Greg Strimel fused teaching and research to win Murphy Award for instruction

Greg Strimel of Purdue Polytechnic Institute's Department of Technology Leadership and Innovation is a 2023 winner of the Murphy Award. (Purdue University/The Persistent Pursuit)

The Persistent Pursuit, Purdue University’s publication highlighting the community’s outstanding stories, recently spoke with Purdue Polytechnic’s Greg Strimel. This April, Strimel (an associate professor in the Department of Technology Leadership and Innovation) received the Charles B. Murphy Outstanding Undergraduate Teaching Award, Purdue’s highest undergraduate teaching honor.

Strimel pointed out that he finds the award especially meaningful because of the level of student involvement in deciding winners. “It’s really gratifying because students have to advocate for the winner. For me, it’s all about the students – getting to work with them gives us the opportunity to build the next generation of scholars, innovators and educators,” he said.

For his part, Strimel has spent his career working equally on both the instruction and research components of working in a STEM field. “Being a teacher and a researcher here at Purdue goes hand in hand. … Research helps us dive deep into a field, topic or challenge and allows students to make an impact with what they’re doing through education.”

Strimel has made it a point to involve his students in research and design processes, which has led to the creation of the design and innovation minor. (Purdue University/The Persistent Pursuit)

The fusion of teaching and researching components are most evident in Strimel’s successful efforts to develop and introduce the interdisciplinary Purdue Polytechnic minor, design and innovation.
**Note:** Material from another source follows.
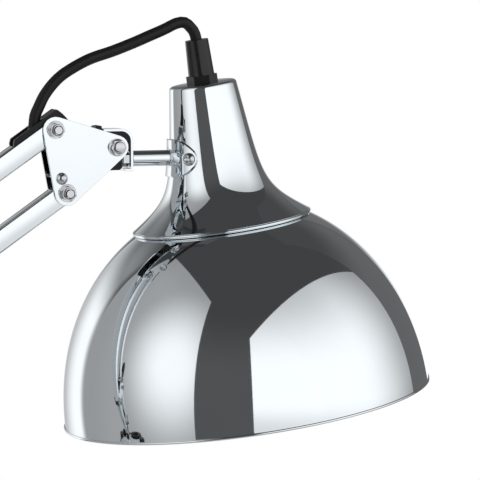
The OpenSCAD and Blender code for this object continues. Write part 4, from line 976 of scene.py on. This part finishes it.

This minor recently wrapped up the Design and Innovation Challenge, a recurring event at the end of every semester where all students from the minor’s courses team up to prototype new inventions. The groups finish out the semester with a completed prototype which they showcase during the Challenge, and winners can receive up to $5,000 to continue pursuing the commercial opportunities in patenting, business-creation and more that may be possible for their product in the future.

Strimel joins his Purdue Polytechnic colleague Bryan Hubbard as a winner of a 2023 Murphy Award. The presence of two Polytechnic professors out of five total winners across the entirety of Purdue makes the college a statistical standout among Murphy Award recipients. This comes on the heels of many more Polytechnic recipients of the award in the recent past; just within the last six years, other winners within the college include Esteban Garcia Bravo, associate professor of computer graphics technology, Dawn Laux, clinical associate professor of computer and information technology, and Mark French, professor of mechanical engineering technology.

For Strimel personally, the Murphy Award is another accolade confirming a high-quality early-career academic reputation. In 2021, he won the Exceptional Early Career Teaching Award. Regarding his students, Strimel says “I can’t wait to see what kinds of ideas they bring into the classroom. Students are coming in from different disciplines and backgrounds. Getting to know them and the way they do things is expansive to my own understanding of what we can provide students at Purdue.”